Trumps verkiezingsbeloftes van een lagere inflatie en een zorgeloze economie lijken dan moeilijk haalbaar?

MUJAGIC. “Inderdaad. Sommige beloftes, zoals massale deportaties van illegale arbeiders, kunnen zelfs leiden tot inflatie. In sectoren zoals landbouw en bouw werken veel illegale arbeidskrachten. Zonder hen moeten werkgevers fors hogere lonen betalen om vacatures te vullen, wat de kosten in de keten opdrijft en uiteindelijk leidt tot hogere consumentenprijzen.

“Een ander risico is dat invoerheffingen onbedoelde gevolgen hebben. Alles wat je doet in de economie, heeft neveneffecten – sommige gewenst, andere niet. Als de economische groei vertraagt terwijl de inflatie wordt aangejaagd, komt de Federal Reserve voor hetzelfde dilemma te staan als de ECB: de economie schreeuwt om een renteverlaging, maar de inflatie dicteert juist het tegenovergestelde.”

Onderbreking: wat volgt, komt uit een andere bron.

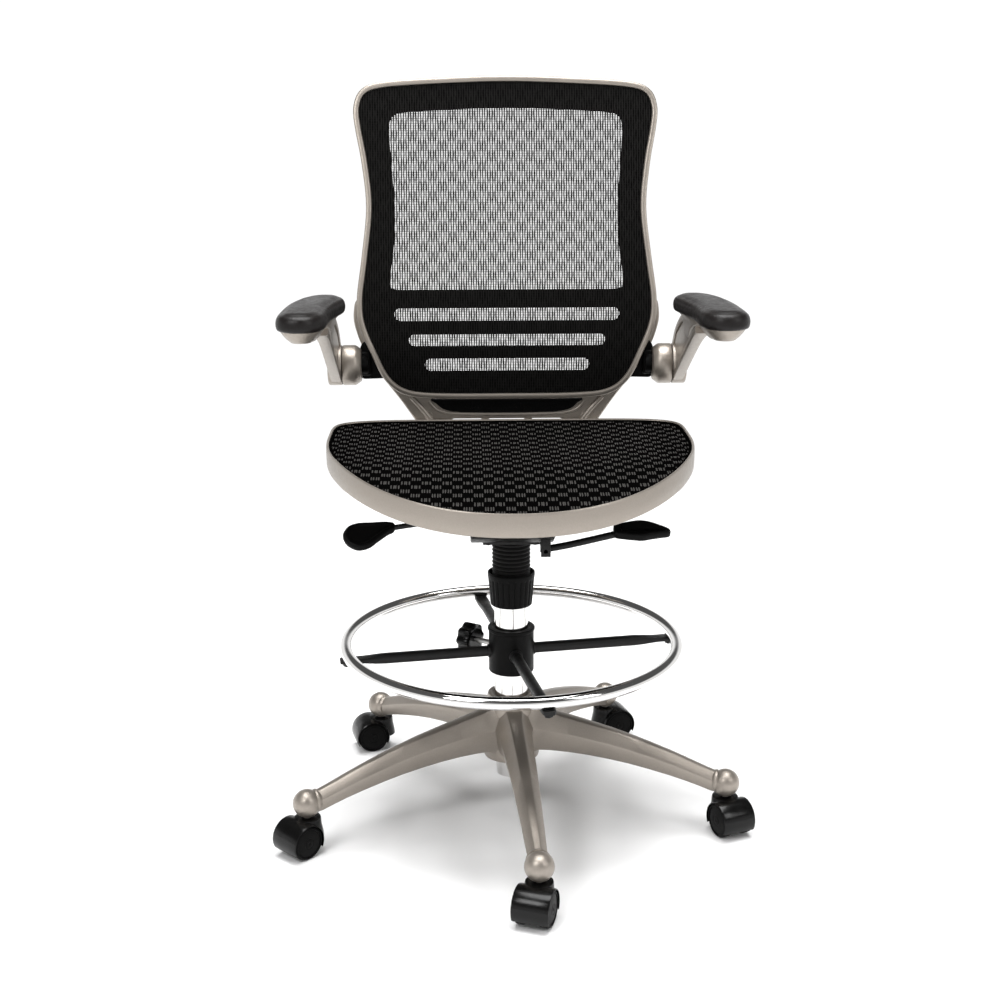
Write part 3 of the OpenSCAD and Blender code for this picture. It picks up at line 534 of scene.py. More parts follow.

We zagen eergisteren dat de financiële markten fors daalden door recessievrees in de VS en de escalerende handelsoorlog onder Trump. Hoe kijkt u daarnaar met een beleggersblik?

MUJAGIC. “Wij investeren in bedrijven uit Zwitserland, de VS en Nederland. Dat zijn landen die een hoge mate van betrouwbaarheid combineren met een hoog kennisniveau. Die bedrijven moeten ook in principe minstens vijftig jaar bestaan, hun dividend consequent verhogen en producten of diensten aanbieden die in goede én slechte tijden gewild blijven. We nemen bedrijven pas op na een grondige screening.

“Wij kiezen voor bedrijven die hun productie grotendeels lokaal houden, zodat ze minder blootgesteld zijn aan geopolitieke risico’s. Neem Nestlé: een groot deel van wat Nestlé in de VS verkoopt, wordt ook in de VS geproduceerd. Dat soort bedrijven wordt amper geraakt door invoerheffingen.

“Ook Microsoft, Geberit, Roche en Lindt hebben wij in portefeuille. Lindt ziet bijvoorbeeld vaak een stijging in de chocoladeverkoop tijdens economische crises, omdat consumenten in moeilijke tijden vaker kleine luxes zoeken. Geberit is een Zwitsers bedrijf gespecialiseerd in sanitaire installaties. Dat soort bedrijven heeft een stabiel verdienmodel en is minder gevoelig voor handelsconflicten.”